Confuse provides a simple helper, ``Configuration.config_dir()``, that
gives you a directory used to store your application's configuration. If
a configuration file exists in any of the searched locations, then the
highest-priority directory containing a config file is used. Otherwise,
a directory is created for you and returned. So you can always expect
this method to give you a directory that actually exists.

As an example, you may want to migrate a user's settings to Confuse from
an older configuration system such as `ConfigParser`_. Just do something
like this:

.. code-block:: python

    config_filename = os.path.join(config.config_dir(),
                                   confuse.CONFIG_FILENAME)
    with open(config_filename, 'w') as f:
        yaml.dump(migrated_config, f)

.. _ConfigParser: http://docs.python.org/library/configparser.html


Dynamic Updates
---------------

Occasionally, a program will need to modify its configuration while it's
running. For example, an interactive prompt from the user might cause
the program to change a setting for the current execution only. Or the
program might need to add a *derived* configuration value that the user
doesn't specify.

To facilitate this, Confuse lets you *assign* to view objects using
ordinary Python assignment.
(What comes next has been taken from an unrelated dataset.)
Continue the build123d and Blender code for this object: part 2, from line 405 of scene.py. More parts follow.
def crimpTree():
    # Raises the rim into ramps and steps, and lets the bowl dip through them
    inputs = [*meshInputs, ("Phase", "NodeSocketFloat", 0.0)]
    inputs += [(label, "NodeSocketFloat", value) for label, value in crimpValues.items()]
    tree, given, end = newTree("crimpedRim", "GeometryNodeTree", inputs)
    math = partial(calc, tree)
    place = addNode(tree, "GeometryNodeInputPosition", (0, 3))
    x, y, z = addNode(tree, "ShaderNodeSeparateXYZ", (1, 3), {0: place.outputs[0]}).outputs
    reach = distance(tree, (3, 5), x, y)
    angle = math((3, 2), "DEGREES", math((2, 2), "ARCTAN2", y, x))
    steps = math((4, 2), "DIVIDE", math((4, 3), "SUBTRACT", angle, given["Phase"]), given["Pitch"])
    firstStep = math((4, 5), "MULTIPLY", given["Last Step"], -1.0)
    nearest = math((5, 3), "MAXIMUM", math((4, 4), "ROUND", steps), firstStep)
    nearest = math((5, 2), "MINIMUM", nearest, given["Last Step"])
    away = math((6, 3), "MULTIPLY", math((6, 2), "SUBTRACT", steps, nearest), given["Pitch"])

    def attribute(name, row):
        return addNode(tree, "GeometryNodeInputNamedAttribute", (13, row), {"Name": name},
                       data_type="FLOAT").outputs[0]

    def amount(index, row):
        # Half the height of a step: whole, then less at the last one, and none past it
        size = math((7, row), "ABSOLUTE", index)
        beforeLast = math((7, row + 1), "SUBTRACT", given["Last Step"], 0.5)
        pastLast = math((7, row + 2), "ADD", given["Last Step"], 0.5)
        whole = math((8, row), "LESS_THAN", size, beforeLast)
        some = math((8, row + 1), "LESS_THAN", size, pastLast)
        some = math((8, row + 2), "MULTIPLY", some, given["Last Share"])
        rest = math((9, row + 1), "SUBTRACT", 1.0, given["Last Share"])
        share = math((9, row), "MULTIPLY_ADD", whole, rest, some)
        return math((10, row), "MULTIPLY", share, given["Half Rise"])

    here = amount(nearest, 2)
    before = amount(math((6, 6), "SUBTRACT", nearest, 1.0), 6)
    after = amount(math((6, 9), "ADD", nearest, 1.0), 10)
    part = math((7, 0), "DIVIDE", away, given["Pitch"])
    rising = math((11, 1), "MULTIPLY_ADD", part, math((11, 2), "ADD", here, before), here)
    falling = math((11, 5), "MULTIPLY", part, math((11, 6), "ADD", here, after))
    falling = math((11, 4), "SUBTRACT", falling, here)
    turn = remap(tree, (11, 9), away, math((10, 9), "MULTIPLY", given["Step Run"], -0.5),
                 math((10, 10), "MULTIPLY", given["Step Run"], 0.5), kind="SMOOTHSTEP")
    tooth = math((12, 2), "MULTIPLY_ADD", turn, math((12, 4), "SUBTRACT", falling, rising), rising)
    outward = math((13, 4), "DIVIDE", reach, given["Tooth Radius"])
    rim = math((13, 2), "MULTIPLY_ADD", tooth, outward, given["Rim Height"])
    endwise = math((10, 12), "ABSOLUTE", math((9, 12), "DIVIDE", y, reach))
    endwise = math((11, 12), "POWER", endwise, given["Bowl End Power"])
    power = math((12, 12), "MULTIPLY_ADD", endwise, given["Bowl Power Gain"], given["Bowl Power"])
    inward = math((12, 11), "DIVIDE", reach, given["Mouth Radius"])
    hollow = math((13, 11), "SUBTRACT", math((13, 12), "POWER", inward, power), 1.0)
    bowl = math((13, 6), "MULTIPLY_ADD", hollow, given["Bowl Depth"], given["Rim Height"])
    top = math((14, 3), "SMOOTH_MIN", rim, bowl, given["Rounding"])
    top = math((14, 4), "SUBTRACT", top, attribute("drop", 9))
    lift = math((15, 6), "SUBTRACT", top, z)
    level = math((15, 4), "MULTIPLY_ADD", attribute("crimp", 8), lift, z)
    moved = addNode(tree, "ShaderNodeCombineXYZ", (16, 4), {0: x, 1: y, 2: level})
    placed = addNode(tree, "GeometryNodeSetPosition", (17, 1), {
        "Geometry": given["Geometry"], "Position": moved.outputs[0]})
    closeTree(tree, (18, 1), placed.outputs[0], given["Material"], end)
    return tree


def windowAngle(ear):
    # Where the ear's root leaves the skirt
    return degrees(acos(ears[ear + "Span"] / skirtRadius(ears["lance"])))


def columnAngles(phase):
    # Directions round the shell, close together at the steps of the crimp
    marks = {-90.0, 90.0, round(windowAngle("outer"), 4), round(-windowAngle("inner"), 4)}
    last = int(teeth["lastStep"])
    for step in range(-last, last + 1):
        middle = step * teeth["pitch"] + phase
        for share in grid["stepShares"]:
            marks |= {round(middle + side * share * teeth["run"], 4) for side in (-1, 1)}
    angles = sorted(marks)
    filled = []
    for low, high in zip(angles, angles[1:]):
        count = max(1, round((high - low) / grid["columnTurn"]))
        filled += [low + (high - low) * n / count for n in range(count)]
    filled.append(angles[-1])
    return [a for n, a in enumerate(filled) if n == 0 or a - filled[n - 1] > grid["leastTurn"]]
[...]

Assignment will add an overlay source that
precedes all other configuration sources in priority. Here's an example
of programmatically setting a configuration value based on a ``DEBUG``
constant:

.. code-block:: python

    if DEBUG:
        config['verbosity'] = 100
    ...
    my_logger.setLevel(config['verbosity'].get(int))

This example allows the constant to override the default verbosity
level, which would otherwise come from a configuration file.
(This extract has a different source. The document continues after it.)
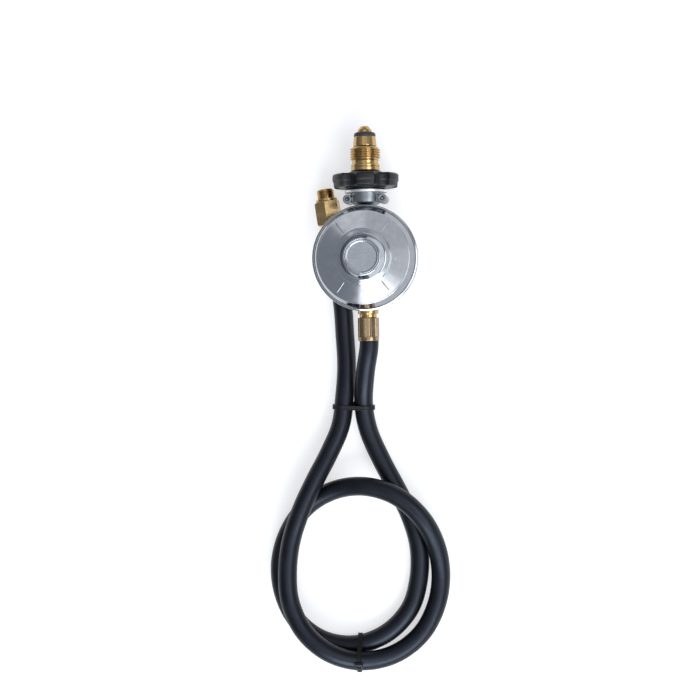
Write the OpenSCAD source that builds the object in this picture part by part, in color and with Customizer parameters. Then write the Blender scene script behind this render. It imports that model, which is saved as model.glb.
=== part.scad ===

Assignment works by creating a new "source" for configuration data at
the top of the stack. This new source takes priority over all other,
previously-loaded sources. You can cause this explicitly by calling the
``set()`` method on any view. A related method, ``add()``, works
similarly but instead adds a new *lowest-priority* source to the bottom
of the stack. This can be used to provide defaults for options that may
be overridden by previously-loaded configuration files.


YAML Tweaks
-----------

Confuse uses the `PyYAML`_ module to parse YAML configuration files. However, it
deviates very slightly from the official YAML specification to provide a few
niceties suited to human-written configuration files. Those tweaks are:

.. _pyyaml: http://pyyaml.org/

- All strings are returned as Python Unicode objects.
- YAML maps are parsed as Python `OrderedDict`_ objects. This means that you
  can recover the order that the user wrote down a dictionary.
- Bare strings can begin with the % character. In stock PyYAML, this will throw
  a parse error.

.. _OrderedDict: http://docs.python.org/2/library/collections.html#collections.OrderedDict

To produce a YAML string reflecting a configuration, just call
``config.dump()``. This does not cleanly round-trip YAML,
but it does play some tricks to preserve comments and spacing in the original
file.

Custom YAML Loaders
'''''''''''''''''''

You can also specify your own `PyYAML`_ `Loader` object to parse YAML
files. Supply the `loader` parameter to a `Configuration` constructor,
like this:

.. code-block:: python

    config = confuse.Configuration("name", loader=yaml.Loaded)

To imbue a loader with Confuse's special parser overrides, use its
`add_constructors` method:

.. code-block:: python

    class MyLoader(yaml.Loader):
        ...
    confuse.Loader.add_constructors(MyLoader)
    config = confuse.Configuration("name", loader=MyLoader)


Configuring Large Programs
--------------------------

One problem that must be solved by a configuration system is the issue
of global configuration for complex applications. In a large program
with many components and many config options, it can be unwieldy to
explicitly pass configuration values from component to component. You
quickly end up with monstrous function signatures with dozens of keyword
arguments, decreasing code legibility and testability.

In such systems, one option is to pass a single `Configuration` object
through to each component. To avoid even this, however, it's sometimes
appropriate to use a little bit of shared global state. As evil as
shared global state usually is, configuration is (in my opinion) one
valid use: since configuration is mostly read-only, it's relatively
unlikely to cause the sorts of problems that global values sometimes
can. And having a global repository for configuration option can vastly
reduce the amount of boilerplate threading-through needed to explicitly
pass configuration from call to call.

To use global configuration, consider creating a configuration object in
a well-known module (say, the root of a package). But since this object
will be initialized at module load time, Confuse provides a `LazyConfig`
object that loads your configuration files on demand instead of when the
object is constructed. (Doing complicated stuff like parsing YAML at
module load time is generally considered a Bad Idea.)

Global state can cause problems for unit testing. To alleviate this,
consider adding code to your test fixtures (e.g., `setUp`_ in the
`unittest`_ module) that clears out the global configuration before each
test is run. Something like this:

.. code-block:: python

    config.clear()
    config.read(user=False)

These lines will empty out the current configuration and then re-load
the defaults (but not the user's configuration files). Your tests can
then modify the global configuration values without affecting other
tests since these modifications will be cleared out before the next test
runs.

.. _unittest: http://docs.python.org/2/library/unittest.html
.. _setUp: http://docs.python.org/2/library/unittest.html#unittest.TestCase.setUp


Redaction
---------

You can also mark certain configuration values as "sensitive" and avoid
including them in output. Just set the `redact` flag:

.. code-block:: python

    config['key'].redact = True

Then flatten or dump the configuration like so:

.. code-block:: python

    config.dump(redact=True)

The resulting YAML will contain "key: REDACTED" instead of the original data.